Long-tail keywords often have high commercial intent, so you will find that ranking for them brings in real sales and real money instead of just traffic and branding like broad keywords do. The reason for this is because when someone searches for a brand name and model, they are often “credit card in hand” customers. These are customers that have done the research on the buying process and already decided they are going to buy the product; all they need is a retailer that sells it.

Figuring out the best choice of keyword often comes from building out hundreds or even thousands of these long-tail keywords and performing some basic on-page SEO like title tag editing and including the keyword in the page name. Monitoring these keywords in real time will give you feedback on which keywords and products are the easiest to target. You can do this by seeing which of the keywords rank highest and start working on those before anything else.

Timing is a critical but underrated skill in SEO. So many in this industry burn precious time and resources by waiting around for keywords to rank instead of taking what is already working and improving on it. Remember, the faster you get a keyword to rank, the faster you can convert that to sales and money, either for yourself or a client. The last mistake most make is the over-reliance on software; they use software to analyse websites, do keyword research, and perform outreach.

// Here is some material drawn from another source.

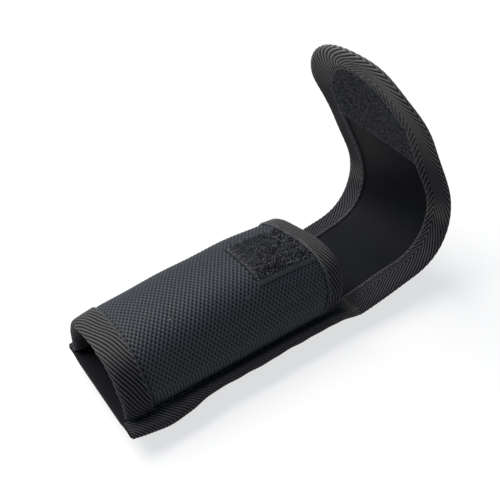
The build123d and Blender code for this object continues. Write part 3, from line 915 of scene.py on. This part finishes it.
base = slab("hook_patch_base", arch_place(X, B, height), arch_place(X, B, 0.02), HOOK_BASE,
            np.stack([X, B, strip], -1), 2)
stand(base, "hook_tape", nodes=["hook_patch"], **POUCH)
gx, gb = grid(np.arange(HOOK_START + 0.7, LENGTH, HOOK_PITCH[0]),
              np.arange(HOOK_B[0] + 2.6, HOOK_B[1] - 0.4, HOOK_PITCH[1]))
gx = (gx + rng.uniform(-0.18, 0.18, gx.shape)).ravel()
gb = (gb + rng.uniform(-0.18, 0.18, gb.shape)).ravel()
kept = gx < hook_end(gb) - 0.4
gx, gb = gx[kept], gb[kept]
crushed = smooth(1 - (gx - HOOK_START - 1.8) / 1.2)  # lower beside the foot end's stitches
way = rng.uniform(0, 2 * math.pi, gx.size)
bow = np.linspace(0, 1, 9) * math.pi * 1.25  # each hook turns past half round
reach = 0.26 * (1 - np.cos(bow)) * rng.uniform(0.8, 1.3, gx.size)[:, None]
tall = (rng.uniform(0.7, 1.1, gx.size) * (1 - 0.4 * crushed))[:, None]
tall = (0.2 + 0.95 * np.sin(np.minimum(bow, math.pi * 1.2))) * tall
hooks = arch_place(gx[:, None] + reach * np.cos(way)[:, None], gb[:, None] + reach * np.sin(way)[:, None], 0.55 + tall)
out = unit(arch_place(gx, gb, 1.0) - arch_place(gx, gb, 0.0))
sideways = unit(np.cross(out, flat(np.cos(way), np.sin(way))))
hooks = tubes("hook_patch_hooks", hooks, rng.uniform(0.09, 0.14, gx.size), HOOKS, sides=5, up=sideways)
stand(hooks, "hook_tape", **POUCH)


# ---- loop patch ----
def patch_start(y):
    """The loop patch's lower edge is sewn askew, its near side nearer the bend."""
    return 94.5 + 6.5 * y / 20.0


PATCH_HALF = 20.2
LOOP_COUNT = 3700


def loop_point(U, T):
    """Points of the loop patch on the flap: U from its lower edge to its upper, T across it from -1 to 1."""
    y = T * PATCH_HALF
    low = patch_start(y)
    round_end = (1 - np.abs(np.clip(T, -0.999, 0.999)) ** TIP_POWER) ** (1 / TIP_POWER)
    top = TIP_START + (TIP_LENGTH - 9.5) * round_end
    return low + U * (np.maximum(top, low + 3.0) - low), y


U, T = grid(spaced(0, 1, 0.5 / 42, 2), spaced(-1, 1, 0.5 / 20, 2))
S, Y = loop_point(U, T)
edge = np.minimum(U, 1 - U) * 30
lumps = 0.12 * np.sin(S * 3.1 + np.sin(Y * 1.7)) * np.sin(Y * 2.9) * smooth(edge / 1.5)
pad = slab("loop_patch_base", panel(S, Y, -(0.35 + 0.4 * smooth(edge / 0.8) + lumps)), panel(S, Y, -0.02),
           LOOP_BASE, flat(S, Y), 2)
stand(pad, "loop_tape", nodes=["loop_patch"], **TIP_MOTION)
rng = np.random.default_rng(21)
U, T = rng.uniform(0.02, 0.98, LOOP_COUNT), rng.uniform(-0.97, 0.97, LOOP_COUNT)
S, Y = loop_point(U, T)
way, size = rng.uniform(0, 2 * math.pi, LOOP_COUNT), rng.uniform(0.45, 1.0, LOOP_COUNT)[:, None]
t = np.linspace(0, 1, 7)
curl = rng.uniform(-0.6, 0.6, LOOP_COUNT)[:, None]
ds = size * (t - 0.5) * 1.5 + curl * np.sin(t * math.pi) * 0.4
dy = size * np.sin(t * math.pi * 2) * 0.35 + curl * np.sin(t * math.pi)
rise = 0.55 + size * 0.6 * np.sin(t * math.pi) * rng.uniform(0.5, 1.2, LOOP_COUNT)[:, None]
c, s = np.cos(way)[:, None], np.sin(way)[:, None]
fuzz = panel(S[:, None] + ds * c - dy * s, Y[:, None] + ds * s + dy * c, -rise)
loops = tubes("loop_patch_pile", fuzz, rng.uniform(0.09, 0.15, LOOP_COUNT), LOOPS, sides=4, taper=0.8)
stand(loops, "loop_tape", **TIP_MOTION)


# ---- belt loop ----
WALE = 1.6  # between the webbing's ribs
x, y = (spaced(at("belt_loop", 0, axis), at("belt_loop", 1, axis), 0.4) for axis in (0, 1))
X, Y = grid(x, y)
from_end = np.minimum(X - x[0], x[-1] - X)
BACK_Z = LINING_Z - LAMINATE  # the back panel's outside: the strap's ends are sewn to it, and the rest hangs free
level = (BACK_Z - 0.75) - (BACK_Z - 1.45) * smooth((from_end - 9.0) / 6.0)
wale = np.abs(np.sin(math.pi * Y / WALE)) ** 0.7
edge = np.minimum(Y - y[0], y[-1] - Y)
plump = 0.62 * smooth(edge / 0.9 + 0.35)
pick = np.sin(math.pi * (X / 0.9 + np.floor(Y / WALE)))
lower = np.stack([X, Y, level - plump + 0.1 - 0.08 * wale - 0.04 * pick * wale], -1)
upper = np.stack([X, Y, level + plump], -1)
strap = slab("belt_loop_strap", lower, upper, WEB, np.stack([X, Y, wale], -1))
stand(strap, "webbing", nodes=["belt_loop"], **POUCH)


def strap_place(a, w, d):
    """On the belt loop's sewn ends, which face down: a along x, w across."""
    a, w, d = np.broadcast_arrays(a, w, d)
    return np.stack([a, w, BACK_Z - 1.38 - d], -1)


BOX_LONG, BOX_HALF = 6.6, 18.6  # the box of stitches at each end of the strap
rows = []
for low in (x[0] + 1.2, x[-1] - 1.2 - BOX_LONG):
    (a, b), (c, d) = [[(end, side * BOX_HALF) for side in (-1, 1)] for end in (low, low + BOX_LONG)]
    for (x0, y0), (x1, y1) in ((a, b), (c, d), (a, c), (b, d), (a, d), (b, c)):
        n = max(2, int(math.hypot(x1 - x0, y1 - y0) / 2.9))
        t = np.linspace(-1, 1, 7)
        share = ((np.arange(n) + 0.5) / n)[:, None] + t * 0.39 / n
        rise = 0.22 - 0.4 * np.abs(t) ** 3
        rows.append(strap_place(x0 + (x1 - x0) * share, y0 + (y1 - y0) * share, rise))
boxes = tubes("belt_loop_stitches", np.concatenate(rows), 0.27, THREAD, flatten=THREAD_FLAT)
stand(boxes, "thread", nodes=["belt_loop_thread"], **POUCH)


# ---- stitches ----
TOP = TAPE + 0.06  # a row's height over a tape's inner face
UNDER = -LAMINATE - TOP - 0.1  # and on the far side of the laminate


def sew(name, place, start, end, w, d, seed, motion=POUCH, node=None, **how):
    stand(stitches(name, place, start, end, w, d, seed, **how), "thread", nodes=[node] if node else [], **motion)


CLOSE = dict(pitch=2.3, length=1.7, width=0.2, slant=0.2)
sew("foot_stitches", foot_place, LOW + 1, HIGH - 1, LEG - 0.8, TOP - 0.1, 31, node="foot_binding_thread", **CLOSE)
sew("foot_stitches_inside", foot_place, LOW + 2, HIGH - 2, LEG - 1.1, UNDER, 32, pitch=2.9)
sew("mouth_stitches", mouth_place, LOW + 1, HIGH - 1, MOUTH_LEG - 0.8, TOP - 0.1, 33, node="mouth_binding_thread",
    **CLOSE)
for side, place, seed in (("near", near_place, 34), ("far", far_place, 36)):
    row = (place, 1.5, LENGTH + 2.5)
    sew(f"side_stitches_{side}", *row, 8.2, FLANGE_RISE + TOP, seed, node=f"side_thread_{side}", pitch=3.4)
    sew(f"side_stitches_under_{side}", *row, 8.4, UNDER - 0.02, seed + 1, pitch=3.4)
FLAP_ROW = FLAP_LEG - 1.3  # in from the flap's edge
GAP = 0.3  # a row stops this far short of where its tape does
for name, start, end, seed, motion in (("flap_base", TAPE_START + 1, CUTS[1], 41, BASE_MOTION),
                                       ("flap_crown", CUTS[1], CUTS[2], 42, CROWN_MOTION)):
    for side, low, high in (("near", start, end), ("far", RIM_LENGTH - end, RIM_LENGTH - start)):
        row = (rim_place, low + GAP, high - GAP, FLAP_ROW)
        node = f"{name}_thread" if side == "near" else None
        sew(f"{name}_stitches_{side}", *row, TOP, seed, motion, node, width=0.24)
        sew(f"{name}_stitches_outside_{side}", *row, UNDER, seed + 4, motion)
row = (rim_place, CUTS[2] + GAP, FAR_CUTS[2] - GAP, FLAP_ROW)
sew("flap_tip_stitches", *row, TOP, 48, TIP_MOTION, "flap_tip_thread", width=0.24)
sew("flap_tip_stitches_outside", *row, UNDER, 49, TIP_MOTION)
FINE = dict(pitch=1.9, length=1.4, width=0.2)
sew("hook_patch_stitches_foot", lambda a, w, d: arch_place(HOOK_START + w, a, d), HOOK_B[0] + 0.5, HOOK_B[1] - 0.5,
    1.3, 0.72, 51, node="hook_patch_thread", **FINE)
sew("hook_patch_stitches_far", lambda a, w, d: arch_place(a, HOOK_B[1] - w, d), HOOK_START + 0.5, 87.0, 1.0, 0.7, 53,
    **FINE)
sew("loop_patch_stitches", lambda a, w, d: panel(patch_start(a) + w, a, -d), -20.5, 20.5, 1.0, 0.75, 54, TIP_MOTION,
    "loop_patch_thread", pitch=2.3, length=1.9, width=0.3)


# ---- floor, light, camera ----
def floor_material():
    m = Look("studio_floor")
    tone = m.noise(m.place(), 3.0, 2.0)
    m.shader.inputs["Emission Color"].default_value = (0.985, 0.99, 1.0, 1)
    m.shader.inputs["Emission Strength"].default_value = 0.71
    pale = m.mix(tone, (0.205, 0.205, 0.205), (0.22, 0.22, 0.22))
    return m.finish(pale, m.span(tone, 0.0, 1.0, 0.85, 0.95), specular=0.0)


FLOOR_SIDE, FLOOR_HALF, FLOOR_Z = 40, 3000, -0.05
gx, gy = grid(*[np.linspace(-FLOOR_HALF, FLOOR_HALF, FLOOR_SIDE)] * 2)
points = (flat(gx, gy) + [0, 0, FLOOR_Z]).reshape(-1, 3)
build("floor", points, grid_faces(FLOOR_SIDE, FLOOR_SIDE).tolist(), floor_material())

# the camera sees a white studio, and the object is lit by a dim blue sky and one softbox
world = bpy.data.worlds.new("studio")
scene.world = world
world.use_nodes = True
nodes, links = world.node_tree.nodes, world.node_tree.links
seen, sky = nodes["Background"], nodes.new("ShaderNodeBackground")
pick, path = nodes.new("ShaderNodeMixShader"), nodes.new("ShaderNodeLightPath")
seen.inputs[0].default_value, seen.inputs[1].default_value = (1, 1, 1, 1), 1.0
sky.inputs[0].default_value, sky.inputs[1].default_value = (0.70, 0.86, 1.0, 1), 0.18
links.new(path.outputs["Is Camera Ray"], pick.inputs[0])
links.new(sky.outputs[0], pick.inputs[1])
links.new(seen.outputs[0], pick.inputs[2])
links.new(pick.outputs[0], nodes["World Output"].inputs["Surface"])

light = bpy.data.lights.new("softbox", "AREA")
light.shape, light.size, light.size_y = "RECTANGLE", 1.5, 1.2
light.energy, light.color = 58.0, (1.0, 0.985, 0.975)
softbox = show("softbox", light)
softbox.location = (-0.42, 0.76, 1.44)
softbox.rotation_euler = Vector((0.42, -0.76, -1.42)).to_track_quat("-Z", "Y").to_euler()

camera = show("camera", bpy.data.cameras.new("camera"))
camera.location = (-0.1206, -0.1922, 0.1908)
camera.rotation_euler = [math.radians(v) for v in (55.56, 5.24, -34.52)]
camera.data.lens, camera.data.sensor_width = 49.56, 36.0
camera.data.clip_start, camera.data.clip_end = 0.01, 20.0
bpy.context.scene.camera = camera
scene.view_settings.view_transform = "Standard"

Instead of doing this, you should focus on manually spending the time and really putting the hours into looking over data yourself. Instead of just exporting backlinks and trusting software, which is often filled with bugs or incorrect reporting, you should manually take a look for yourself, and you will find some major takeaways that others won’t have picked up on.
Software is a great way to break down and export major amounts of data quickly, but due to being out of date or some of the ways it reads data, you can often spot some errors in reporting or simply find that the software is no longer working or tagging data accurately like it should. This should help you to realise that software is just a tool; it will not do the full job for you.

We should look at software as semi-automation; it will help you get further down the tracks by extracting the data, but the best way is to manually look at it. Most of your competitors will not take a look at the information because it’s a very long and boring process that will require many hours of clicking on websites and taking a look to find patterns. This is a critical mistake, as many experts have spotted certain traits of a website that seem to form part of Google’s core algorithm.

Software is a great bonus for us that allows us to not have to manually extract data from hundreds of websites, but once we have the data, we should consider it our job to manually filter, analyse, and draw up strategies from it; being the first to spot an upcoming problem or a trend that others have missed creates a first-mover advantage that you can take credit for and put yourself above the competition.

In order to understand a problem you’re facing or an industry problem, you must look directly at it and really break down what might be happening and then come up with strategies to raise the level of your game. The best at SEO are very dynamic and not only roll with the multiple changes within the industry but also see them coming and have a strategy in place to deal with them when they show up.

If you are just starting out in this industry, then you will notice just how many SEO companies hit the panic button when a change rolls out. A new update or Google adding a feature or changing the rules can leave them in a cold sweat. The best way to deal with this is to make sure you can see where the future is heading and start 5 years before it happens. This type of information is what creates real value in the SEO industry and can help you stay ahead of the pack.